# [Task]
Take from the listing each line that has the string "piece".

# [Recorded data]
# # # # # # #
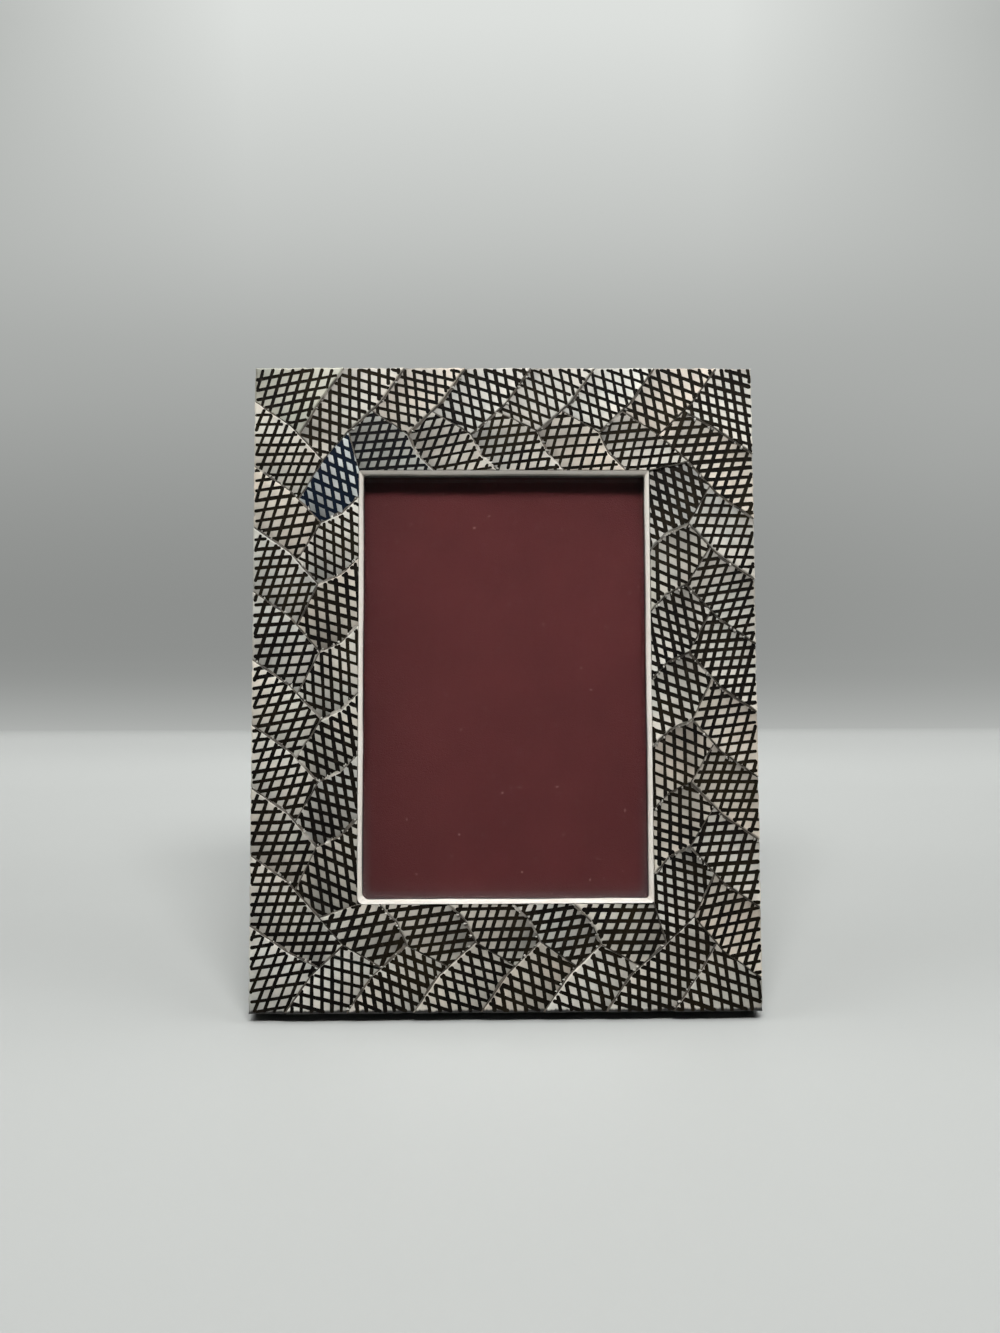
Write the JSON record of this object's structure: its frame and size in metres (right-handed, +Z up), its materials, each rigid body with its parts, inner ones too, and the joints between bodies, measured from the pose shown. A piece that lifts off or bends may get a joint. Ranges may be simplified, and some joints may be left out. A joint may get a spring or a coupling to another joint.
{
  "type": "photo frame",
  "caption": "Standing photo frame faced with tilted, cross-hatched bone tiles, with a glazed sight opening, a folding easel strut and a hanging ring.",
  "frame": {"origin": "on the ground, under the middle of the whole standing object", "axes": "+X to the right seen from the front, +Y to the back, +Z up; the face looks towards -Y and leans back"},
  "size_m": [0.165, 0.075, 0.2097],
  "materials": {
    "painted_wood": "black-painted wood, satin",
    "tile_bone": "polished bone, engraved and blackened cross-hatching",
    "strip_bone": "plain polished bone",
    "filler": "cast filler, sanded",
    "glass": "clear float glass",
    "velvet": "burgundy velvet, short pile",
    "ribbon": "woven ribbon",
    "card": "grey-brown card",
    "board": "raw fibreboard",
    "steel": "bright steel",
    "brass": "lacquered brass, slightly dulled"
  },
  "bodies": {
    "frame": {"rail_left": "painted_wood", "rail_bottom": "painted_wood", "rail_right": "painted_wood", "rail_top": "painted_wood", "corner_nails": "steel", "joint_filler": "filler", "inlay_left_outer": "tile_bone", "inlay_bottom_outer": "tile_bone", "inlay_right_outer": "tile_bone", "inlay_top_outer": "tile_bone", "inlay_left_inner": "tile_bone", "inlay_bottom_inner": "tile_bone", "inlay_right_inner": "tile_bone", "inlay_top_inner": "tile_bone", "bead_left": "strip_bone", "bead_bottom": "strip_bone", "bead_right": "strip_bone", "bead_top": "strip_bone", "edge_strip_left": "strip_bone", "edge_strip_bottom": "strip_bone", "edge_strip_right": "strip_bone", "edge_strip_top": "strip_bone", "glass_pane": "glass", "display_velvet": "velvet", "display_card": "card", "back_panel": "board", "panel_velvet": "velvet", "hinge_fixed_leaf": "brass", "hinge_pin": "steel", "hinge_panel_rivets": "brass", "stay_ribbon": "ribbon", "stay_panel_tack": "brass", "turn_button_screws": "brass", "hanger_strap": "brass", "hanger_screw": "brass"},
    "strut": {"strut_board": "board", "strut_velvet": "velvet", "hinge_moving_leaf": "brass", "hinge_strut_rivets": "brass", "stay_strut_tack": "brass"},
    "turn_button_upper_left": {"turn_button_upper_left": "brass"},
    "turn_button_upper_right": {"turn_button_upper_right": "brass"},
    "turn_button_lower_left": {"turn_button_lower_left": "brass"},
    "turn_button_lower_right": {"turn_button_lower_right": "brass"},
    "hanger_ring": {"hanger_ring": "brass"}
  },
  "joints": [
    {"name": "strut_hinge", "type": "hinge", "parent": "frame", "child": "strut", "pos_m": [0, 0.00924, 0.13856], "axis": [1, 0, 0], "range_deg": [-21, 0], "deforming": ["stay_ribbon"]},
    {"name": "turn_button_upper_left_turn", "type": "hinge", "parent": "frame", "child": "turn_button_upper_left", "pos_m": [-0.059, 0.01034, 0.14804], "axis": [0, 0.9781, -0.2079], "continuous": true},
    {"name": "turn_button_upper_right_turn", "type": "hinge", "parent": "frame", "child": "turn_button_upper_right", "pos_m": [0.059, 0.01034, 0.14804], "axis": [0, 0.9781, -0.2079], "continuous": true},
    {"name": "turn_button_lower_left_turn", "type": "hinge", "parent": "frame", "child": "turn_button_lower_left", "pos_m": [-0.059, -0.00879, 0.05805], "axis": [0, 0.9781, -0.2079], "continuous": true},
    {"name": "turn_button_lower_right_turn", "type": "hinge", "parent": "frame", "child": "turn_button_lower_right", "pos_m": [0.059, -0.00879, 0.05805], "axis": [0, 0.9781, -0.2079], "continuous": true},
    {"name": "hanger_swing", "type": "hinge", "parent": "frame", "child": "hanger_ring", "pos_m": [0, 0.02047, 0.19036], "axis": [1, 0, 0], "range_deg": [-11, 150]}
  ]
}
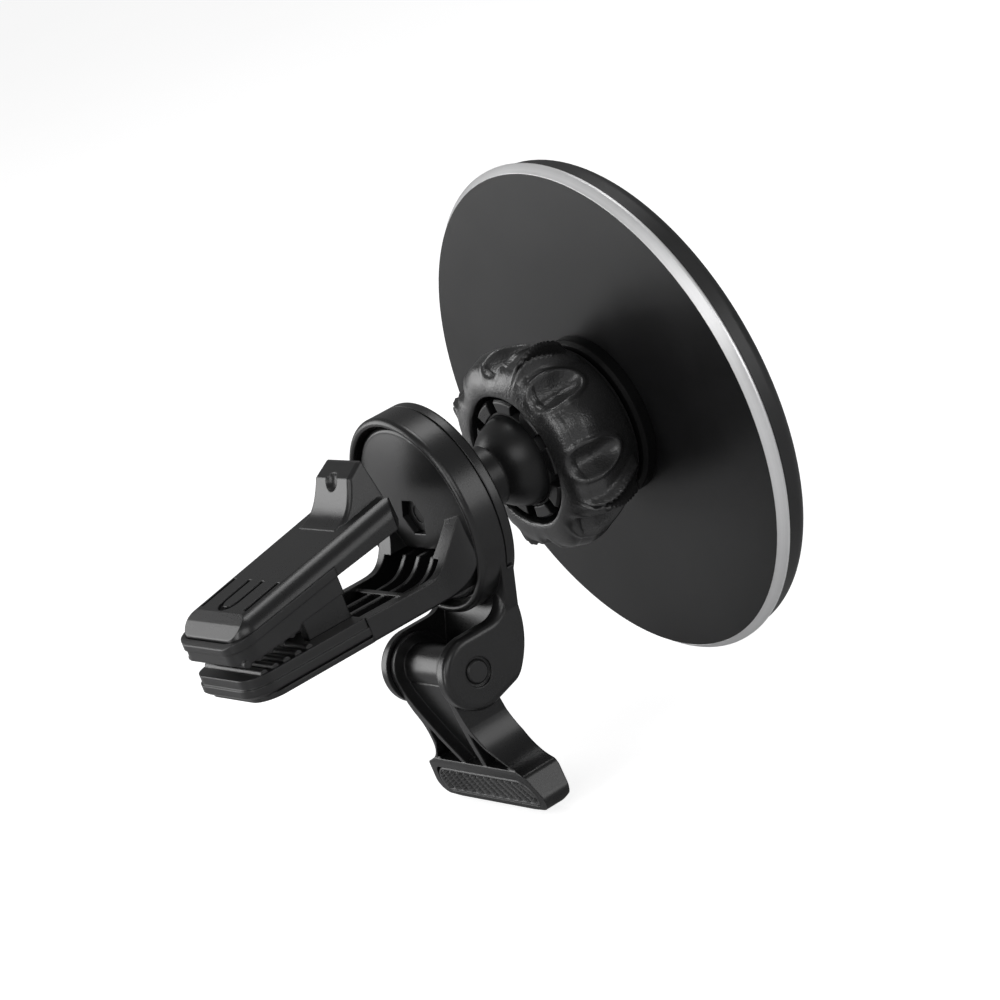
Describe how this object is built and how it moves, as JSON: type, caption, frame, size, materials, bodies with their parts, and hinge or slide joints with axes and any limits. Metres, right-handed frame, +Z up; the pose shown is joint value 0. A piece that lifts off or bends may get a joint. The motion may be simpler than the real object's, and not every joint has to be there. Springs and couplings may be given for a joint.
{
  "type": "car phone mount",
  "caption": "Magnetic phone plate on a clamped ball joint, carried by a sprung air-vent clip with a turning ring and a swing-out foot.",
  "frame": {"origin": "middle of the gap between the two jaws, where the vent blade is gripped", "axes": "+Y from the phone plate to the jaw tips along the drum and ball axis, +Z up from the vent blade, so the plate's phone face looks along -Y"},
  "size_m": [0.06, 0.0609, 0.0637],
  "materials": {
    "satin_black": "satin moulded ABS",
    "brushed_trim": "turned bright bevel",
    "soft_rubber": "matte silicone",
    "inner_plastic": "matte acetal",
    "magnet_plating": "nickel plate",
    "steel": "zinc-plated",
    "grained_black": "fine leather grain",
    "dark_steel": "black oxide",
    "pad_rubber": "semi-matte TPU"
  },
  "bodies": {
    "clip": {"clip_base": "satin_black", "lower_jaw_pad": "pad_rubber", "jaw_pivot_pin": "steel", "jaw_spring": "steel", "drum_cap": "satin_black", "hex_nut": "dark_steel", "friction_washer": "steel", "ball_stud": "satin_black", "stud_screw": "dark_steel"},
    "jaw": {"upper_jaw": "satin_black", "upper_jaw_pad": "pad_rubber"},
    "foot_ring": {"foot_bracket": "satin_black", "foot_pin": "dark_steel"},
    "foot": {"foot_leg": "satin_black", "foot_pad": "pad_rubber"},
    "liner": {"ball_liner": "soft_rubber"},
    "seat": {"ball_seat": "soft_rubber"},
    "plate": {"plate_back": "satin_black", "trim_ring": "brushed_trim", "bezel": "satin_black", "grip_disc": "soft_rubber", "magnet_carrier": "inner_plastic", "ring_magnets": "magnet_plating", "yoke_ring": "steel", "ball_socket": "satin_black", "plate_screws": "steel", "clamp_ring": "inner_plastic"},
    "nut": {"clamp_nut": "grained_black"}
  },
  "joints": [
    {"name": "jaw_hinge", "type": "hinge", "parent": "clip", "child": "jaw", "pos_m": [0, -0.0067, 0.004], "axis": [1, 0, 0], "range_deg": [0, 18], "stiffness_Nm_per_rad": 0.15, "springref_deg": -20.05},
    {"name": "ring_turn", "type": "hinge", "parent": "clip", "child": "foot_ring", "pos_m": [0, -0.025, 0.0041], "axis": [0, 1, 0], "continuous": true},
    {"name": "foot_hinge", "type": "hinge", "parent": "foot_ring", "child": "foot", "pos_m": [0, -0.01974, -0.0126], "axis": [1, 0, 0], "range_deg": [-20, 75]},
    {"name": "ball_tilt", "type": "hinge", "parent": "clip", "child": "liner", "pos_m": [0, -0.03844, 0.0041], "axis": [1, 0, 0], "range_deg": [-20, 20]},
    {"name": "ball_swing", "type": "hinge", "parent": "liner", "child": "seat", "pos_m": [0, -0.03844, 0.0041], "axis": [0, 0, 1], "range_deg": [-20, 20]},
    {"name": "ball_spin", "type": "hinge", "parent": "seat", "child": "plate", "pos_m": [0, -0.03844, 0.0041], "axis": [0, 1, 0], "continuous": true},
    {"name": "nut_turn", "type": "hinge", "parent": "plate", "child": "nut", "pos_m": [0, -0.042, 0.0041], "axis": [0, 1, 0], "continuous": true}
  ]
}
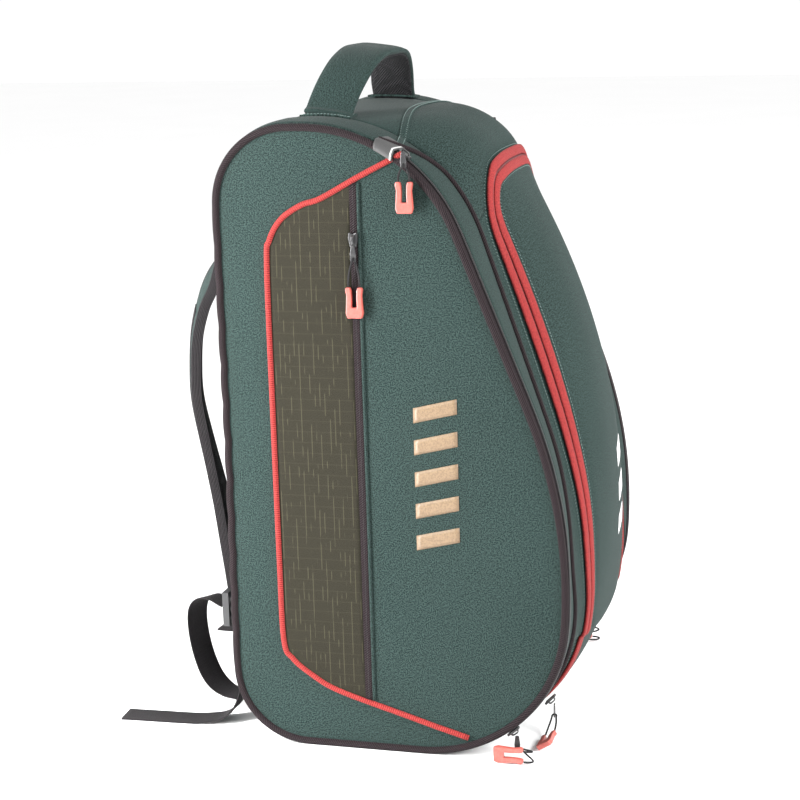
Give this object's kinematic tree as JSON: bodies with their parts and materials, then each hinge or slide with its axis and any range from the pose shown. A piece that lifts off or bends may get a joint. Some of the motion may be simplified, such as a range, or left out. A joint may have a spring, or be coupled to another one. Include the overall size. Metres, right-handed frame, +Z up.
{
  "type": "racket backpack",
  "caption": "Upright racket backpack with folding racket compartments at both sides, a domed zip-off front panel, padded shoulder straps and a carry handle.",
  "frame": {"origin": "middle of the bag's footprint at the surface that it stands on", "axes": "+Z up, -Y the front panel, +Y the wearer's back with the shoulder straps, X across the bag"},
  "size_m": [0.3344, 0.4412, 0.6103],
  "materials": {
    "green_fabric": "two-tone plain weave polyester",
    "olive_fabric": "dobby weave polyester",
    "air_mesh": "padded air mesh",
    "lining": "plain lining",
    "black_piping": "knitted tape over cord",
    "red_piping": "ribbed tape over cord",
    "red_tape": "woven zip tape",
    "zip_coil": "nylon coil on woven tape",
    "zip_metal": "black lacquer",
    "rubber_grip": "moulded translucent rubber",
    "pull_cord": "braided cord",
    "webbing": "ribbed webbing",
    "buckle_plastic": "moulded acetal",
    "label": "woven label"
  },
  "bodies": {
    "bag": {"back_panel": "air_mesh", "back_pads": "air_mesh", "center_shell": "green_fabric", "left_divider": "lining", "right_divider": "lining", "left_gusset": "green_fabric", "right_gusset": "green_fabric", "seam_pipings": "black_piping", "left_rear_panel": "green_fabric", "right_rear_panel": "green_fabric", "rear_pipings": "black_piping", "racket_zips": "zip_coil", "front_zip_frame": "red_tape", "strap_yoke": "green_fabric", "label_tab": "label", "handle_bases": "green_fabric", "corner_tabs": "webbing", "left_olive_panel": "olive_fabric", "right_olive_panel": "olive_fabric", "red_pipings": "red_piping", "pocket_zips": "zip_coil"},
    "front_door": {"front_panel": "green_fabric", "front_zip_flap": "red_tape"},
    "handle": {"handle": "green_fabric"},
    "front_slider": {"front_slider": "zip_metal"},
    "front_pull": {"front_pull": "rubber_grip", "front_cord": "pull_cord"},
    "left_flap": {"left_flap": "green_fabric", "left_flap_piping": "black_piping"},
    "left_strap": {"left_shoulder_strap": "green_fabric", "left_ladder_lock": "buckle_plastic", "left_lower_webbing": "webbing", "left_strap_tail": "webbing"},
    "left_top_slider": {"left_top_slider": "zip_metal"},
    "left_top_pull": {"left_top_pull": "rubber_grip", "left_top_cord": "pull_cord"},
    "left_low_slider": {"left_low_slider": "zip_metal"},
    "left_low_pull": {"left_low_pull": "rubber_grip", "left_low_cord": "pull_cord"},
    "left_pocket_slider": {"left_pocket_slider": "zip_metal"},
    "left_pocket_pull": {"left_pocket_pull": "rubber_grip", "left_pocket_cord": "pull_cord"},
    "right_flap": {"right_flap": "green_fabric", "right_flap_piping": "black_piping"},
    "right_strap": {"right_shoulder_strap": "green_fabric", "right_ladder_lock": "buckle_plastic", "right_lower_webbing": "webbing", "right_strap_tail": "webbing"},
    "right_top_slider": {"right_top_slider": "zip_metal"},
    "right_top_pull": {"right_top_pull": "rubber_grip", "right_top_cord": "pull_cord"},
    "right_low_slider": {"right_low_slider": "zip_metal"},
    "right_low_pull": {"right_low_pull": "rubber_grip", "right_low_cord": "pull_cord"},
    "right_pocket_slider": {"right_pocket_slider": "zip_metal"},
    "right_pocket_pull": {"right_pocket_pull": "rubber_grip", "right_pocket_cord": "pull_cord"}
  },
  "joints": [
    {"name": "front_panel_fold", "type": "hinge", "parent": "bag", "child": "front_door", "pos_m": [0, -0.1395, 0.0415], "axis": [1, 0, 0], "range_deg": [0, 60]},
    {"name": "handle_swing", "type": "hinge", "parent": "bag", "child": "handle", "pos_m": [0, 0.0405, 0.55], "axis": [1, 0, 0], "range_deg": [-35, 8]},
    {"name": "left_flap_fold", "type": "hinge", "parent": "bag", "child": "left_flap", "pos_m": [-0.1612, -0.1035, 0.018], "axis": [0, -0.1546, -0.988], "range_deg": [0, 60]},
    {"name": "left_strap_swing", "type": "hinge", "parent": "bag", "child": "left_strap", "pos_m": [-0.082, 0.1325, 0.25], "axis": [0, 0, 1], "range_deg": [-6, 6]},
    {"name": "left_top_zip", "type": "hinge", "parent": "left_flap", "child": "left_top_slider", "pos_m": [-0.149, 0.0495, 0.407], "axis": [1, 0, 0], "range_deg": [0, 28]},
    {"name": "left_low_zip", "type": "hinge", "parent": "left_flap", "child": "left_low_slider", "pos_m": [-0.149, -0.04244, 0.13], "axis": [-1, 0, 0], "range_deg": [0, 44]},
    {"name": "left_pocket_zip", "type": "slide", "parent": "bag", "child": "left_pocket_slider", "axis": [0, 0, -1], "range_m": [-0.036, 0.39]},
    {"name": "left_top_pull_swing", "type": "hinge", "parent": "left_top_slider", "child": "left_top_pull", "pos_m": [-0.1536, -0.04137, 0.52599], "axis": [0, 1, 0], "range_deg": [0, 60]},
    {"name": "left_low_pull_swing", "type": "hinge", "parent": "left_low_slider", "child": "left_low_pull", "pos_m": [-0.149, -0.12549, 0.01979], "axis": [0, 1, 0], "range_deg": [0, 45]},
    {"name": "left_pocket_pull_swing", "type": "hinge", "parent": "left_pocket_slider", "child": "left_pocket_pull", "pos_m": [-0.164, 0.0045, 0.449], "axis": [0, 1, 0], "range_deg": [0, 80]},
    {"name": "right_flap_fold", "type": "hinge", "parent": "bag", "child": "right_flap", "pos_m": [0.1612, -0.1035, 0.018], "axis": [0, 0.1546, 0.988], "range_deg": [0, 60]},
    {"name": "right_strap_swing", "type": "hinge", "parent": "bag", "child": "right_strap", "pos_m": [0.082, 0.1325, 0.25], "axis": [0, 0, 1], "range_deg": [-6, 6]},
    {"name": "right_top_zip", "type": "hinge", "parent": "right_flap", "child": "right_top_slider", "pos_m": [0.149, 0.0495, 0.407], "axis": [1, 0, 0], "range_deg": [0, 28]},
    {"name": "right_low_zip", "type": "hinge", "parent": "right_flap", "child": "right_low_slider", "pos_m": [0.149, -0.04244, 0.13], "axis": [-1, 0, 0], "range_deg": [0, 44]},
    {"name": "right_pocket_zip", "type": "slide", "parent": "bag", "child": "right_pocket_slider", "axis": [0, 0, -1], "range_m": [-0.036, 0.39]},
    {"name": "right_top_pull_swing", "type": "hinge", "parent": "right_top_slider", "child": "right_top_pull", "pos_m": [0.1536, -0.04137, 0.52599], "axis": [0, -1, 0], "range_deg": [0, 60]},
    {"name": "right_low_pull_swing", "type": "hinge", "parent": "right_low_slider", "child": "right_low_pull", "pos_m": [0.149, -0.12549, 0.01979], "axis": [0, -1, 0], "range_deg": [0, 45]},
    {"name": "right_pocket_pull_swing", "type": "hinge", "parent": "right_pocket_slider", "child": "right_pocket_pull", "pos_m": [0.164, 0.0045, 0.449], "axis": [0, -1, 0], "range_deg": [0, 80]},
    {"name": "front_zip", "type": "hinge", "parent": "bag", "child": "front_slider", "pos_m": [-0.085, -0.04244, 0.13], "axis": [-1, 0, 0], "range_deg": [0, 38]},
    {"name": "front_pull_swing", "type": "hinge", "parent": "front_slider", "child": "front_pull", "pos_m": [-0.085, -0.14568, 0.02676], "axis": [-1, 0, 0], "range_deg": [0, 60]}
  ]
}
# # # # # # #
# [Finished task]
Write the JSON record of this object's structure: its frame and size in metres (right-handed, +Z up), its materials, each rigid body with its parts, inner ones too, and the joints between bodies, measured from the pose shown. A piece that lifts off or bends may get a joint. Ranges may be simplified, and some joints may be left out. A joint may get a spring or a coupling to another joint.
Describe how this object is built and how it moves, as JSON: type, caption, frame, size, materials, bodies with their parts, and hinge or slide joints with axes and any limits. Metres, right-handed frame, +Z up; the pose shown is joint value 0. A piece that lifts off or bends may get a joint. The motion may be simpler than the real object's, and not every joint has to be there. Springs and couplings may be given for a joint.
Give this object's kinematic tree as JSON: bodies with their parts and materials, then each hinge or slide with its axis and any range from the pose shown. A piece that lifts off or bends may get a joint. Some of the motion may be simplified, such as a range, or left out. A joint may have a spring, or be coupled to another one. Include the overall size. Metres, right-handed frame, +Z up.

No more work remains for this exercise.